Documentation: Add a document about TmpFS

This commit is contained in:
Liav A 2022-11-11 13:29:36 +02:00 committed by Andrew Kaster
parent 9e7d099678
commit 71536e91c5

View file

@ -0,0 +1,70 @@
# `TmpFS` filesystem and its purposes
`TmpFS` is a RAM-backed filesystem. It is used to hold files and directories in the `/tmp` directory and
device nodes in the `/dev` directory.
## What are the `TmpFS` filesystem characteristics?
`TmpFS` is a pure RAM-backed filesystem, which means all files and directories
actually live in memory, each in its own `TmpFS` instance in the kernel.
The `TmpFS` in its current design is very conservative about allocating virtual memory ranges
for itself, and instead it uses the `AnonymousVMObject` object to hold physical pages containing
data for its inodes. When doing actual IO, the `TmpFS` code temporarily allocates a small virtual memory
`Memory::Region` to perform the task, which works quite well although it puts a strain on the virtual memory
mapping code. The current design also ensures that fabricated huge files can be easily created in the filesystem
with very small overhead until actual IO is performed.
### The `/tmp` directory and its purposes
Currently, the `/tmp` directory is the **place** for facilitating the inter-process
communication layer, with many Unix sockets nodes being present in the directory.
Many test suites in the project leverage the `/tmp` for placing their test files
when trying to check the correctness of many system-related functionality.
Other programs rely on `/tmp` for placing their temporary files to properly function.
### Why does the `TmpFS` work well for the `/dev` directory?
To understand why `TmpFS` works reliably when mounted on `/dev`, we must understand
first what we did in the past and how `TmpFS` solves many of the issues with the previous design.
At first, we didn't have any special filesystem mounted in `/dev` as the image build
script generated all the required device nodes in `/dev`. This was quite sufficient in
the early days of the project, where hardware support was extremely limited and of course
hotplugging any kind of hardware was not even a consideration.
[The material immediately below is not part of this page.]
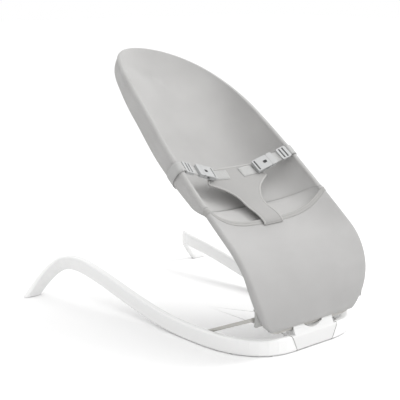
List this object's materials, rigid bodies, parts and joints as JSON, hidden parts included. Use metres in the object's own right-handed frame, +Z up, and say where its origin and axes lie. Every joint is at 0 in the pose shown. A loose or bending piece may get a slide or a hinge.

As the project grew larger and more hardware support was introduced, it became obvious
that this "solution" was not future-proof. For example, if one user has two SATA drives
connected to his computer, and another user has just one old IDE drive being used,
then how should we support both cases? The answer was that each user could simply invoke
the `mknod` utility to create device nodes. This solution meant that user interaction as well
as a deep understanding of kernel internals was required to achieve a proper setup.
When it became apparent that another solution was needed, the `DevFS` filesystem was
invented. The idea was plain simple - the `DevFS` is a read-only filesystem that only
lists all present char and block devices. Permissions were hardcoded at known value,
and modifying the filesystem (including adding subdirectories) was strictly prohibited.
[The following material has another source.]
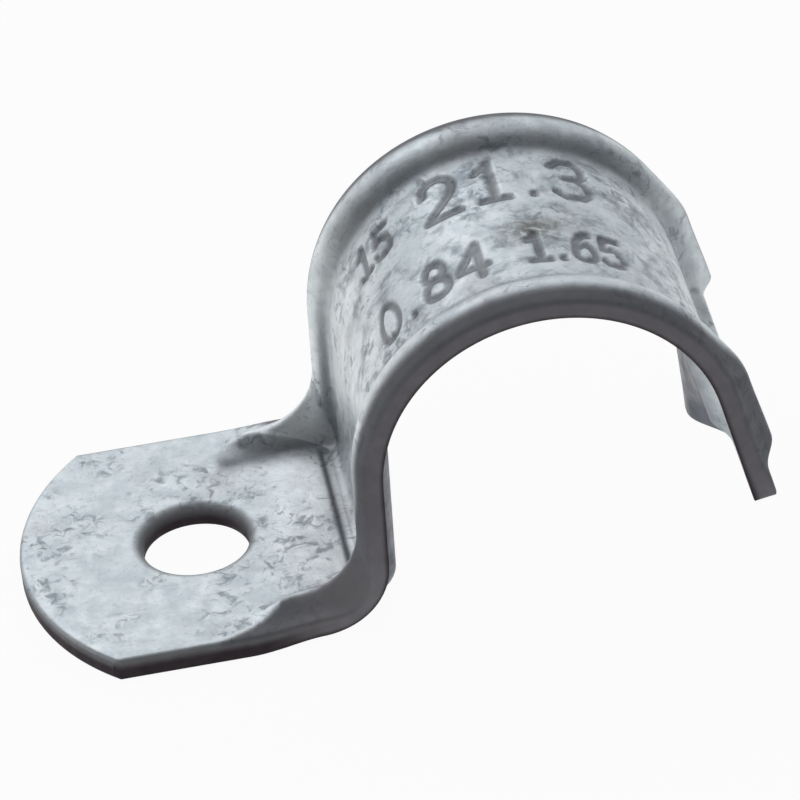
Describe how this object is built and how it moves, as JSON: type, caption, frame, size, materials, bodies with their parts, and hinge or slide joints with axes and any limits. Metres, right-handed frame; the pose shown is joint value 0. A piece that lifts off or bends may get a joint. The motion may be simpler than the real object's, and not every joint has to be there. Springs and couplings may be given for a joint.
{
  "type": "one-hole pipe strap",
  "caption": "Ribbed pressed-steel strap that saddles a half-inch pipe and is held to a surface by a screw through its flat foot.",
  "frame": {"origin": "on the mounting surface, at the centre of the screw hole in the foot", "axes": "+Z out of the mounting surface, Y along the pipe, +X from the screw hole towards the pipe and the free tail"},
  "size_m": [0.0517, 0.0248, 0.0251],
  "materials": {
    "galvanised": "dull, mottled zinc coat, light bluish grey with darker flecks"
  },
  "bodies": {
    "root": {"strap": "galvanised"}
  },
  "joints": []
}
This solution was efficient in the sense of ensuring minimal user interaction for using
device nodes in `/dev`. The shortcomings were strictly immutable filesystem layout and hardcoded
permissions. Also, the filesystem implementation was specific to `/dev`, because no other
mount in the system used this special filesystem, which meant it needed special test cases, etc.
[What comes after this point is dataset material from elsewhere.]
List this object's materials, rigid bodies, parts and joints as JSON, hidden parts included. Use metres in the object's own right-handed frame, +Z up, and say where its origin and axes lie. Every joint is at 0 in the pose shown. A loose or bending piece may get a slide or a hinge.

The `DevFS` solution was short-lived, and was quickly replaced by the `DevTmpFS` solution.
That new shiny filesystem was again specific to `/dev`, but it solved many of the issues
`DevFS` suffered from - no more hardcoded permissions and now the design has flexible filesystem
layout in its mindset.
This was achieved by implementing from scratch a filesystem that resembles the `TmpFS`
filesystem, but was different in one major aspect - only device nodes and directories are allowed
to be in `/dev`. This strict requirement has been mandated to ensure the user doesn't
accidentally put unrelated files in `/dev`. When the `DevTmpFS` was invented, it clearly
needed userspace cooperation to create device nodes in `/dev`, so `SystemServer` was modified
to create those during boot. The process of how `SystemServer` does that is not discussed
in this document, but ultimately evolved to be flexible enough to work quite well.
Everything worked quite well, but there was still a prominent problem with `DevTmpFS` -
it was an entire filesystem solution just for `/dev` and nobody else used it.
Testing the filesystem was quite clunky and truthfully lacking from the beginning until its removal.
To solve this problem, it was decided to stop using it, and instead just use `TmpFS`.
To ensure the current behavior of disallowing regular files in `/dev`, a new mount flag called
`MS_NOREGULAR` was invented, so it could be mounted with it.